School in Sabah, Malaysia

Kota Kinabalu High School, KKHS (Malay: Sekolah Tinggi Kota Kinabalu, STKK; Chinese: 亚庇中学, 庇中 ) is a high school in Kota Kinabalu, Sabah, Malaysia.

==School name==
Kota Kinabalu High School had been established and given the name Jesselton Middle School in 1949. The following year, the school name was altered to North Borneo Overseas Chinese School. In 1960, the name was changed back to Jesselton Middle School. In August 1968, the school came to be known as Kota Kinabalu High School.

==History==
===Early history===
Kota Kinabalu High School (KKHS) was founded in 1949, is the first school established after the World War 2. The founder of this school consists of Wong Tze Fatt and a group of Chinese who are very concerned about the education system. Besides that, they also considering the Chinese primary school students did not have the opportunity to continue to attend secondary school on the spot after graduation. Initially, this school was a full-fledged Chinese school.
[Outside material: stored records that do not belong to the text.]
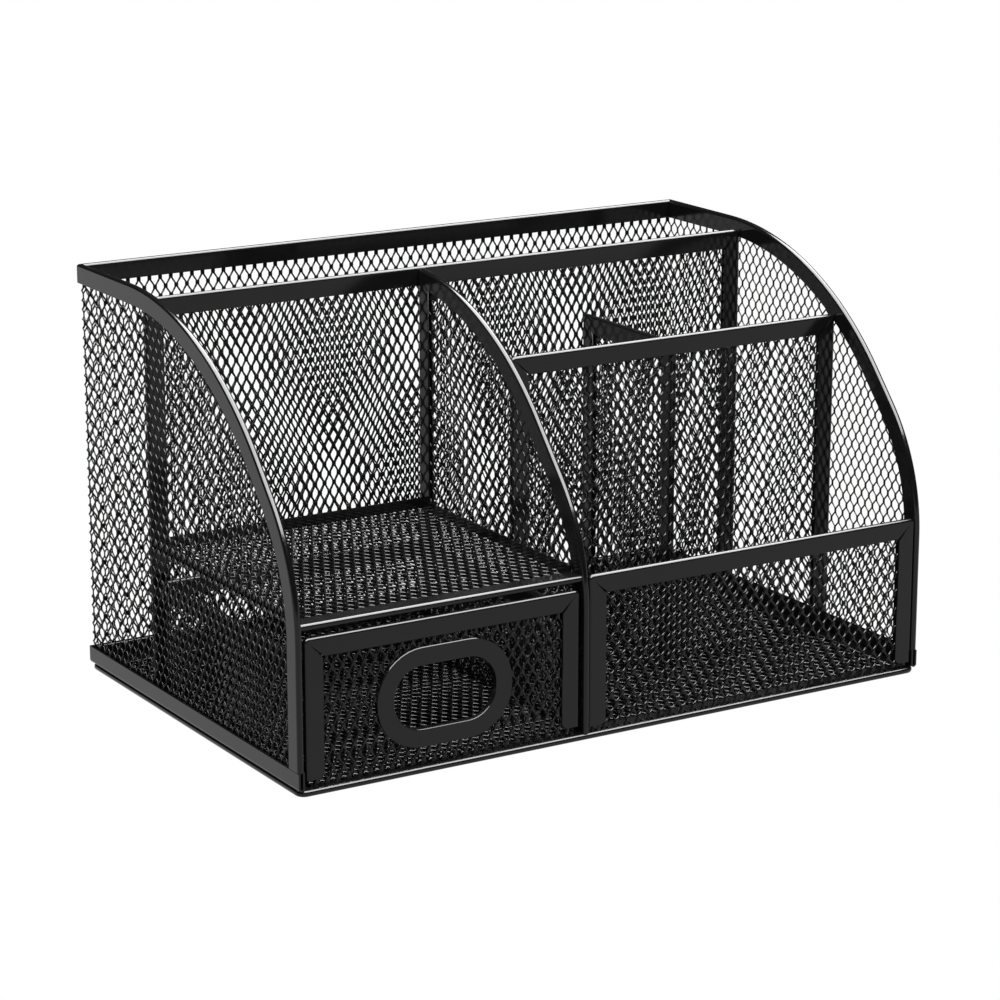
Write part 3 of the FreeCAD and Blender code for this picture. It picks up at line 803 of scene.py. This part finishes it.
def centre_divider():
    low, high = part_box("centre_divider_edging")
    matrix, length, height = panel_plane(low, high, SIDE_VIEW)
    _, crown = curve_parts(**DIVIDER_CURVE)
    crown = Vector((crown.x, crown.y - low.z))
    corner_u = length - CORNER_RADIUS
    reach = DIVIDER_CURVE["upper"] - CORNER_RADIUS
    corner = Vector((corner_u, crown.y + math.sqrt(reach**2 - (crown.x - corner_u) ** 2)))
    end_angle = math.degrees(math.atan2(corner.y - crown.y, corner.x - crown.x))
    stations = curved_front(DIVIDER_CURVE, low.z, end_angle)
    curve = outline_of(stations, CURVED_INSET)
    stations[-1] = (stations[-1][0], stations[-1][1], CORNER_RADIUS)
    stations += bend(corner, CORNER_RADIUS, end_angle, 0, CORNER_RADIUS)[1:]
    upright = flipped(mitre_shares(corner.y)) + [(1, STRIP_DEPTH)]
    stations += straight((length, corner.y), (length, 0), (-1, 0), upright)
    mesh = folded_strip("centre_divider_strip", matrix, stations)
    hang("centre_divider_strip", mesh, "housing", "centre_divider_edging")
    back = length - CURVED_INSET
    inner = [spot for spot in curve if spot[0] < back]
    panel = [[(inner[0][0], 0), *inner, (back, inner[-1][1]), (back, 0)]]
    mesh = panel_mesh("centre_divider_mesh", panel, matrix, length / 2, 0)
    hang("centre_divider_sheet", mesh, "housing", "centre_divider_mesh")


centre_divider()

# %% [markdown]
# The base is one sheet, and one strip runs round all four sides, so it is the only strip here
# that closes on itself. At a rounded corner the strip narrows to the corner's radius and widens
# again.

# %% Base
BASE_CORNER = 3 * MM


def base():
    matrix, width, depth = panel_plane(*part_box("base_edging"), PLAN_VIEW)
    radius = BASE_CORNER
    stations = []
    for centre, start in (
        ((radius, depth - radius), 180),
        ((width - radius, depth - radius), 90),
        ((width - radius, radius), 0),
        ((radius, radius), -90),
    ):
        corner = bend(centre, radius, start, start - 90, radius)
        way_in, way_out = corner[0], corner[-1]
        lead = STRIP_DEPTH - radius
        before = way_in[0] - turned(math.radians(start - 90)) * lead
        after = way_out[0] + turned(math.radians(start - 180)) * lead
        stations.append((before, way_in[1], STRIP_DEPTH))
        stations += corner
        stations.append((after, way_out[1], STRIP_DEPTH))
    mesh = folded_strip("base_strip", matrix, stations, closed=True)
    hang("base_strip", mesh, "housing", "base_edging")
    flat_sheet("base_mesh", PLAN_VIEW)


base()

# %% [markdown]
# The shelf over the drawer is a sheet whose front edge is bound in a strip that lies flat. Its
# other three edges are turned up into low lips, where it was welded to the walls. Folded so
# tightly, the mesh of a lip closes up, so a lip is drawn as solid steel.

# %% Shelf
SHELF_GAUGE = 0.8 * MM


def shelf():
    low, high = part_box("shelf_mesh")
    strip_low, strip_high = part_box("shelf_front_edging")
    flat = (low, Vector((high.x, high.y, low.z + SHELF_GAUGE)))
    insets = (SHEET_EDGE, SHEET_INSET, SHEET_EDGE, SHEET_EDGE)
    flat_sheet("shelf_mesh", PLAN_VIEW, insets=insets, box=flat)
    matrix, width, _ = panel_plane(strip_low, strip_high, PLAN_VIEW)
    mesh = folded_strip("shelf_front_strip", matrix, straight((0, 0), (width, 0), (0, 1)))
    hang("shelf_front_strip", mesh, "housing", "shelf_front_edging")
    lips = bmesh.new()
    front = strip_high.y
    for start, end in (
        ((low.x, front, low.z), (low.x + SHELF_GAUGE, high.y, high.z)),
        ((high.x - SHELF_GAUGE, front, low.z), high),
        ((low.x, high.y - SHELF_GAUGE, low.z), high),
    ):
        start, end = Vector(start), Vector(end)
        stretch = Matrix.Diagonal((end - start).to_4d())
        place = Matrix.Translation((start + end) / 2) @ stretch
        bmesh.ops.create_cube(lips, size=1, matrix=place)
    mesh = bpy.data.meshes.new("shelf_lips")
    lips.to_mesh(mesh)
    lips.free()
    mesh.materials.append(STRIP_COAT)
    hang("shelf_lips", mesh, "housing", "shelf_mesh")


shelf()

# %% [markdown]
# The drawer's front is framed like the other panels and has a finger hole, bound by a pressed
# ring. A ring is a closed strip again, but its face is flat to within a third of a millimetre of
# its edge, so it has a fold of its own. The hole in the mesh is a second outline in the same
# panel. Every piece of the drawer rides on the drawer's own body, so they slide out together.

# %% Drawer's front
RING_BAND = 5.5 * MM
RING_CORNER = 14.8 * MM
RING_EDGE = 0.3 * MM
RING_OVERLAP = 1.5 * MM


def rounded_ring(centre, width, height, radius, steps=10):
    """Corner arcs of a rounded rectangle as (spot, outward way), clockwise from the left."""
    spots = []
    for hand_u, hand_v, start in ((-1, 1, 180), (1, 1, 90), (1, -1, 0), (-1, -1, -90)):
        middle = centre + Vector((hand_u * (width / 2 - radius), hand_v * (height / 2 - radius)))
        for step in range(steps + 1):
            way = turned(math.radians(start - 90 * step / steps))
            spots.append((middle + way * radius, way))
    return spots


def drawer_front():
    framed_strip("drawer_front", FRONT_VIEW, "drawer")
    ring_low, ring_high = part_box("drawer_pull_ring")
    matrix, width, height = panel_plane(ring_low, ring_high, FRONT_VIEW)
    centre = Vector((width / 2, height / 2))
    hole = rounded_ring(
        centre, width - 2 * RING_BAND, height - 2 * RING_BAND, RING_CORNER - RING_BAND
    )
    stations = [(spot, way, RING_BAND) for spot, way in hole]
    mesh = folded_strip("drawer_pull_ring", matrix, stations, closed=True, fold=RING_EDGE)
    hang("drawer_pull_ring_collar", mesh, "drawer", "drawer_pull_ring")

    sheet_low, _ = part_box("drawer_front_mesh")
    shift = Vector((ring_low.x - sheet_low.x, ring_low.z - sheet_low.z))
    opening = rounded_ring(
        centre + shift,
        width - 2 * RING_BAND + 2 * RING_OVERLAP,
        height - 2 * RING_BAND + 2 * RING_OVERLAP,
        RING_CORNER - RING_BAND + RING_OVERLAP,
    )
    hole_outline = [tuple(spot) for spot, _ in opening]
    flat_sheet("drawer_front_mesh", FRONT_VIEW, "drawer", OPEN_FOOT, [hole_outline])


drawer_front()

# %% [markdown]
# Behind its front the drawer is a tray: a floor, two sides and a back. Each of the three walls
# carries a rim along its top, mitred at the rear corners like the strips of the housing.

# %% Drawer's tray
def drawer_tray():
    flat_sheet("drawer_floor_mesh", PLAN_VIEW, "drawer", (SHEET_EDGE,) * 4)
    wall = (SHEET_EDGE, 0, SHEET_EDGE, SHEET_INSET)
    flat_sheet("drawer_left_mesh", SIDE_VIEW, "drawer", wall)
    flat_sheet("drawer_right_mesh", SIDE_VIEW, "drawer", wall)
    flat_sheet("drawer_back_mesh", FRONT_VIEW, "drawer", wall)
    wall_strip("drawer_left_rim", SIDE_VIEW, -1, (1,), "drawer", fold_up=True)
    wall_strip("drawer_right_rim", SIDE_VIEW, 1, (1,), "drawer", fold_up=True)
    wall_strip("drawer_back_rim", FRONT_VIEW, -1, (0, 1), "drawer", fold_up=True)


drawer_tray()

# %% [markdown]
# The camera stands to the front left, a metre away, and looks down a little. Its place, heading,
# dip and focal length were worked out from the corners and edges of the object, for a square
# frame. It keeps no shift and no depth of field, so the same camera serves every other view.

# %% Camera
CAMERA_PLACE = Vector((-517.0, -843.6, 324.1)) * MM
CAMERA_HEADING = math.radians(31.46)
CAMERA_DIP = math.radians(15.18)
FOCAL_PIXELS = 3292
PHOTO_PIXELS = 1000
SENSOR_WIDTH = 36
FARTHEST_SEEN = 20


def add_camera():
    data = bpy.data.cameras.new("camera")
    data.sensor_width = SENSOR_WIDTH
    data.lens = FOCAL_PIXELS / PHOTO_PIXELS * data.sensor_width
    data.clip_end = FARTHEST_SEEN
    camera = bpy.data.objects.new("camera", data)
    camera.location = CAMERA_PLACE
    camera.rotation_euler = (math.pi / 2 - CAMERA_DIP, 0, -CAMERA_HEADING)
    bpy.context.scene.collection.objects.link(camera)
    bpy.context.scene.camera = camera
    print("focal length in mm:", round(data.lens, 1))


add_camera()

# %% [markdown]
# A shiny black thing shows only what it mirrors. Its upright faces mirror the floor, and a floor
# of one even white makes them one even dark grey. So the floor glows by itself. It would stay
# white even under the base, where no light could reach, so a black card lies there.

# %% Floor and card
FLOOR_REACH = 6
FLOOR_DROP = 0.3 * MM
CARD_DROP = 0.1 * MM
CARD_INSET = 2 * MM


def add_floor():
    """A floor that glows white all over, like a studio's lit sweep."""
    mesh = bpy.data.meshes.new("floor")
    corners = rectangle(-FLOOR_REACH, -FLOOR_REACH, FLOOR_REACH, FLOOR_REACH)
    mesh.from_pydata([(x, y, 0) for x, y in corners], [], [(0, 1, 2, 3)])
    material = bpy.data.materials.new("white_sweep")
    material.use_nodes = True
    tree = material.node_tree
    tree.nodes.clear()
    glow = add(tree, "ShaderNodeEmission", {"Color": (1, 1, 1, 1), "Strength": 1.0})
    add(tree, "ShaderNodeOutputMaterial", {"Surface": glow.outputs["Emission"]})
    mesh.materials.append(material)
    floor = bpy.data.objects.new("floor", mesh)
    floor.location.z = -FLOOR_DROP
    bpy.context.scene.collection.objects.link(floor)


def add_shadow_card():
    """The dark of the floor under the base."""
    low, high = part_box("base_edging")
    left, right = low.x + CARD_INSET, high.x - CARD_INSET
    front, back = low.y + CARD_INSET, high.y - CARD_INSET
    corners = rectangle(left, front, right, back)
    mesh = bpy.data.meshes.new("shadow_card")
    mesh.from_pydata([(x, y, 0) for x, y in corners], [], [(0, 1, 2, 3)])
    material = bpy.data.materials.new("black_card")
    material.use_nodes = True
    shader = material.node_tree.nodes["Principled BSDF"]
    shader.inputs["Base Color"].default_value = colour("#020202")
    shader.inputs["Roughness"].default_value = 1.0
    shader.inputs["Specular IOR Level"].default_value = 0.0
    mesh.materials.append(material)
    card = bpy.data.objects.new("shadow_card", mesh)
    card.location.z = -CARD_DROP
    bpy.context.scene.collection.objects.link(card)


add_floor()
add_shadow_card()

# %% [markdown]
# The folds mirror the ceiling, so one broad softbox overhead draws the bright line along every
# edge and the glints on the strands. The room is left nearly dark, so that what faces the horizon
# stays black. The standard view transform keeps the floor's white at pure white.

# %% Softbox and room
SOFTBOX_PLACE = (0.0, -0.35, 1.65)
SOFTBOX_WIDTH, SOFTBOX_DEPTH = 3.0, 2.8
SOFTBOX_POWER = 740
ROOM_LIGHT = 0.008


def add_softbox():
    """A softbox that hangs level over the object and shines straight down."""
    data = bpy.data.lights.new("ceiling_softbox", "AREA")
    data.shape = "RECTANGLE"
    data.size, data.size_y = SOFTBOX_WIDTH, SOFTBOX_DEPTH
    data.energy = SOFTBOX_POWER
    lamp = bpy.data.objects.new("ceiling_softbox", data)
    lamp.location = SOFTBOX_PLACE
    bpy.context.scene.collection.objects.link(lamp)
    print("softbox:", SOFTBOX_WIDTH, "by", SOFTBOX_DEPTH, "metres,", SOFTBOX_POWER, "watts")


add_softbox()
world = bpy.context.scene.world or bpy.data.worlds.new("world")
bpy.context.scene.world = world
world.use_nodes = True
world.node_tree.nodes["Background"].inputs["Color"].default_value = (1, 1, 1, 1)
world.node_tree.nodes["Background"].inputs["Strength"].default_value = ROOM_LIGHT
bpy.context.scene.view_settings.view_transform = "Standard"
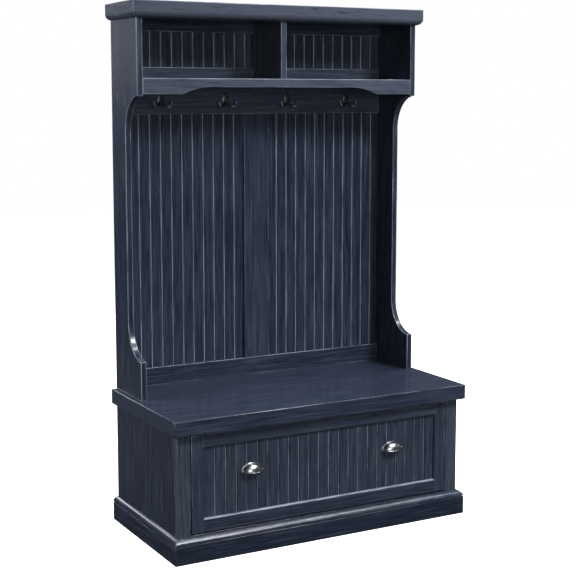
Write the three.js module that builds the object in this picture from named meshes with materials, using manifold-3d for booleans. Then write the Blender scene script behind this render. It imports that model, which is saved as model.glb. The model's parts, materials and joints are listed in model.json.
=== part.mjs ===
// Hall tree: a bench with one wide drawer, a beadboard back with four double coat hooks,
// and a pair of cubbies under a moulded crown. Millimetres, +Z up, the front faces -Y.
// The origin is on the floor, under the middle of the object's box.

import * as THREE from 'three';
import { mergeVertices } from 'three/addons/utils/BufferGeometryUtils.js';
import Module from 'manifold-3d';

const wasm = await Module();
wasm.setup();

// ---------------------------------------------------------------- driving dimensions

const overallWidth = 1092;
const overallDepth = 526;
const overallHeight = 1740;
const seatHeight = 456;
const fitGap = 0.3; // between two pieces that touch
const sweepSteps = 24; // facets along a large sweep
const roundSteps = 12; // facets along a moulding's quarter round
const smallRoundSteps = 6;
const rodSides = 16;
const holeSides = 12;
const ovalSides = 32; // a pull's rim and dome

// Bench
const benchTopThickness = 50;
const sideOverhang = 18.5; // bench top, plinth and crown past the box under them
const benchFrontOverhang = 24;
const caseBoard = 18;
const faceFrameThickness = 20;
const faceStileWidth = 45;
const caseBackThickness = 8;
const sillHeight = 82;
const caseBottomThickness = 18;
const stretcherThickness = 18;
const stretcherDepth = 80;
const plinthHeight = 60;
const capReveal = 3; // shadow line between the plinth and its cap moulding
const capRevealShare = 0.8; // how far out the reveal stands, of the cap's full width
const capHeight = 17;

// Drawer
const drawerSideGap = 3.5;
const drawerBottomGap = 5;
const drawerTopGap = 7;
const drawerFrameWidth = 44;
const stickingWidth = 6; // rounded inner edge of the drawer's frame
const panelRecess = 8;
const beadboardThickness = 8.7;
const grooveDepthForPanel = 8;
const drawerBoard = 12;
const drawerBottomThickness = 6;
const drawerBottomLift = 12; // under edge of the box to the bottom's groove
const drawerGrooveDepth = 6;
const drawerBoxHeight = 240;
const drawerBoxLift = 18; // sill to the under edge of the box
const drawerBackClearance = 34;

// Drawer slides
const slideWidth = 12.7;
const slideSheet = 1.2;
const slideCentreLift = 75; // under edge of the box to the middle of the slide
const slideHeights = { outer: 45, middle: 37, inner: 27 };
const slideReach = { outer: 10.5, middle: 10, inner: 5.5 }; // flange ends, from the cleat
const middleWebSetback = 2.7; // cleat to the middle member's web
const slideFrontSetback = 2;
const cleatHeight = 70;

// Cup pulls
const pullSpacing = 530;
const pullLiftOverMiddle = 13; // drawer's middle to the pull's open lower edge
const pullHalfWidth = 40;
const pullHeight = 30;
const pullProjection = 24;
const pullRim = 2.6;
const pullRimThickness = 2;
const pullWall = 1.8;
const pullBossRadius = 4.6;
const pullBossLength = 9;
const pullBossInset = 5; // pull's side to the middle of its boss
const pullBossLift = 4.8;
const pullScrewRadius = 2;
const pullScrewEngagement = 6.5;
const pullScrewHeadRadius = 4;
const pullScrewHeadHeight = 2.4;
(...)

After going through various development processes and strong support from the local community as well as cooperation from the government, the school finally exists as national school consisting of staff and students of various races. In 1949, the temporary school building was the attap dwelling. In 1950, the site of the Chinese Consulate in Kota Kinabalu was borrowed as a temporary school building. In 1951, KK High School erected own school building at Tanjung Aru with a compound of 6.23 acres (2.532 hectares).In 1959, the school had a three-story building, library and science laboratory. In 1971, the board of directors decided to accept government subsidies and change from a private to a national-type restructured Chinese Secondary School (SMJK).

===Development===
In 1985, Lim Guan Sing, the then-Sabah Minister of Agriculture and Fisheries Development officiated the laying of the Foundation Stone for the KKHS Building after receiving an allocation of eighteen acres of land from the Sabah state government in Penampang. In 1987, the school moved into a new campus of 18 acres located three and a half miles off the Old Penampang Road. Chau Tet Onn has officiated the opening ceremony of a new campus of KKHS. In 1992, the school has been upgraded from a grade B school to a grade A school. Thanks to the efforts of school board members, teachers and students, the school hall was successfully established and officially opened by Sabah Chief Minister, Salleh Said Keruak. In addition, a living skills workshop was built in 1997. In 2000, the school has successfully obtained approval from the Ministry of Education to open lower form six classes of literary stream and to date. In 2008, Kota Kinabalu High School be honored the title ‘Cluster School of Excellence’ by the Ministry of Education.